Once the editorial board narrows it down to the manuscripts we like most, then the hardest work begins: we have to decide which Very Good is right for us. And each of us responds to different things. While Kimberly and I are both passionate advocates for the use of the second person, Nick’s affection for it isn’t as strong. In previous years with a different editorial board, one editor loved poems about Greek mythology, while I was tired of those stories and said, not even in jest, that what I wanted was a book full of poems about Santeria or the Norse myths. Now enough time has passed that I’d be happy to read Greek myth poems again (and I still stand by my call for poems about Loki and Odin and Ochun and Eleggua). When we look at our finalists, it’s not enough for one editor to love the book passionately if the rest of us feel lukewarm; instead, we have to choose books that all the members of our board love and that fit our overarching aesthetic. At a certain point, all our choices are good and we just have to choose the ones among them that are best-suited for us as an editorial board.
While it might be daunting for authors to know that having the “best” manuscript isn’t really possible, on the other hand, maybe it’s freeing. It’s can be a relief to realize that it’s not that your manuscript wasn’t good enough; it just wasn’t the right match and that’s something you can’t control.
In this way, getting published is oddly like romance. Some people fall in love with the high school quarterback; I was always fonder of the shy smart guy cracking jokes under his breath in the back of the class. One’s not better than the other—it’s just personal taste. The high school quarterback definitely has his partisans, but that wouldn’t help him get a date with a boy or girl who has a crush on the chess team president.
There are practical reasons why authors want to be published—money, tenure review and grant applications, the satisfaction of being able to see your book in a bookstore or give it as a gift to family and friends, to know that strangers have read your work and been moved by it. We write because we want an audience; it makes sense to want your words to have a home in the world outside your own head. And it’s very easy to confuse publication with validation. When someone says yes to us, it’s so tempting to believe that yes means we’re brilliant, which would, of course, mean that, conversely, any no means we’re terrible.

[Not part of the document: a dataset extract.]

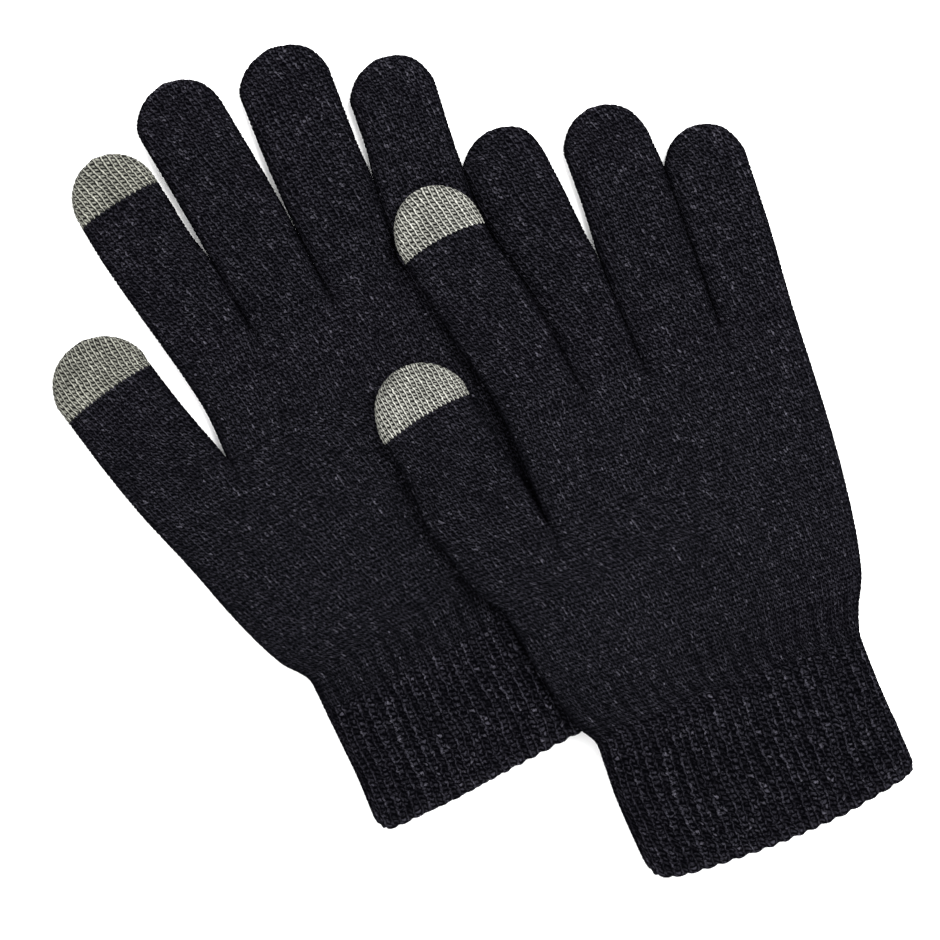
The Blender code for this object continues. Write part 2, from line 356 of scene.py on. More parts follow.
def stitch_height(u: np.ndarray, v: np.ndarray) -> np.ndarray:
    """Height of a plain stitch's two legs: a nearly unbroken left one and a short slanting right one.

    Args:
        u: place across, in wales.
        v: place along, in courses.

    Returns:
        0 in the gaps between legs, 1 on top of a leg.
    """
    x = u - np.floor(u)
    left = falling(np.abs(x - LEG.left), LEG.left_fall)
    left = left * (1 - LEG.dip + LEG.dip * np.cos(2 * np.pi * v))
    phase = v + LEG.slant * x
    right = falling(np.abs(x - LEG.right), LEG.right_fall)
    right = right * falling(np.abs(phase - np.floor(phase) - 0.5), LEG.length_fall)
    return np.maximum(left, right)


@dataclass
class Rows:
    """The cross-sections of a tube, from its start to its end, one entry of each array for each."""

    left: np.ndarray
    right: np.ndarray
    along: np.ndarray
    forward: np.ndarray
    height: np.ndarray
    side: np.ndarray
    wale_share: np.ndarray

    def joined(self, other: "Rows") -> "Rows":
        """These rows followed by another set."""
        names = self.__dataclass_fields__
        return Rows(*(np.concatenate([getattr(self, n), getattr(other, n)]) for n in names))

    @property
    def count(self) -> int:
        """How many rows there are."""
        return len(self.along)

    @property
    def width(self) -> np.ndarray:
        """Distance between the side edges at each row."""
        return np.linalg.norm(self.right - self.left, axis=1)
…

I know I do this too often. Sometimes I’ve cried when I’ve gotten those “Dear [Author Name]” emails (and there have been many). I’ve certainly thought I should give up. Last night a friend asked me what was happening with my current manuscript and I told her I didn’t know if I have it in me right now to submit it anywhere—it feels too daunting to send another book out into that gauntlet of no after no, and I just don’t feel convinced that I’m good anymore.
But it’s important to remember that being an artist means you’re playing a long game: you don’t know what will eventually happen. Tastes change. Sometimes your work encounters the right editors. Or maybe it never will, but you still can’t let yourself measure quality by immediate success. After all, think about the Adam and Eve of American poetry: only a handful of Emily Dickinson’s poems were published during her lifetime and Walt Whitman had to self-publish Leaves of Grass.
The truth is far closer to what I’ve learned from my own time on the other side of the editor’s desk: manuscripts have to be good, but that’s no guarantee that they’ll resonate in just the right way with a specific editorial board. Much like with love, you do have to put yourself out there—the best version of you that you can present to the world. But it also takes luck and the right timing to cross paths with someone with whom you have the right chemistry. With presses and manuscripts too—sometimes it really isn’t you, it’s them.